Investigative reporting: Gone the way of the typewriter?

August 22, 2012

Ah, local TV news. Weather, sports, ambulance chasing. No real reporting, right?

Not so fast.

Amid growing attention to a small indigenous community in southeastern Nevada whose health and traditional practices have been devastated by pollution spewed from a nearly 50-year-old coal-fired power plant near their homes, NBC affiliate News 3 in Las Vegas wanted in on the Moapa Paiutes story this summer as well.

News 3 got in — and promptly got hit with an all-out blitz by the plant owner’s PR team to manipulate their coverage.

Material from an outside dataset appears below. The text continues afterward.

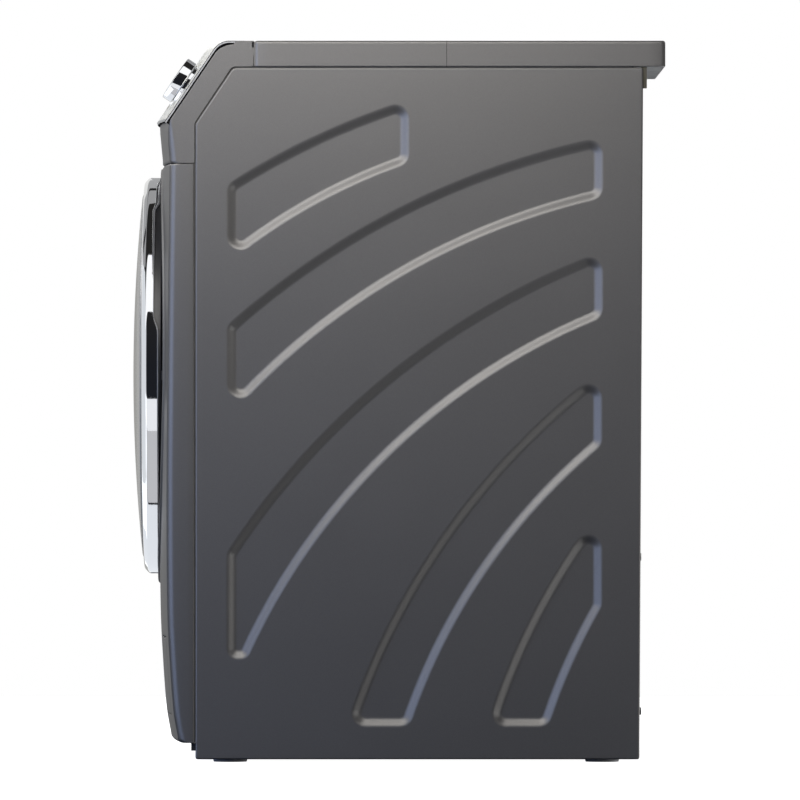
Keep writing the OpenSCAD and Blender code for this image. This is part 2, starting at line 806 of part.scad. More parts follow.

Reporter Reed Cowen wasn’t cowed.

After airing interviews with residents in Part 1, Cowen exposed the company’s PR tactics in Part 2, highlighting their heavy-handed emails on screen. “NV Energy [the plant owner] discouraged our cameraman from coming in for the first part of our meeting, so I rolled with my iphone,” Cowan tells viewers.

What is this, “The Wire?”

Clearly annoyed with NV Energy’s campaign to whitewash his reporting (the company’s PR escort at the plant actually steps in at one point to “suggest” a change in his line of questioning), Cowen decides to test the company’s claim that the coal dust that blows around the plant and onto the Maoapa Paiutes’ reservation is “safe.” He brings a sample to an independent lab, and in Part 3 airs the findings that it contains dangerous levels of arsenic, chromium, and other toxins.

“Let me share a remarkable story with you,” Grist’s David Roberts writes in his commentary on the News 3 report. “It’s about coal: the people it harms, the arrogance the industry has developed….”

Sounds like a story for good investigative journalism. And it has been – especially from local TV newsrooms.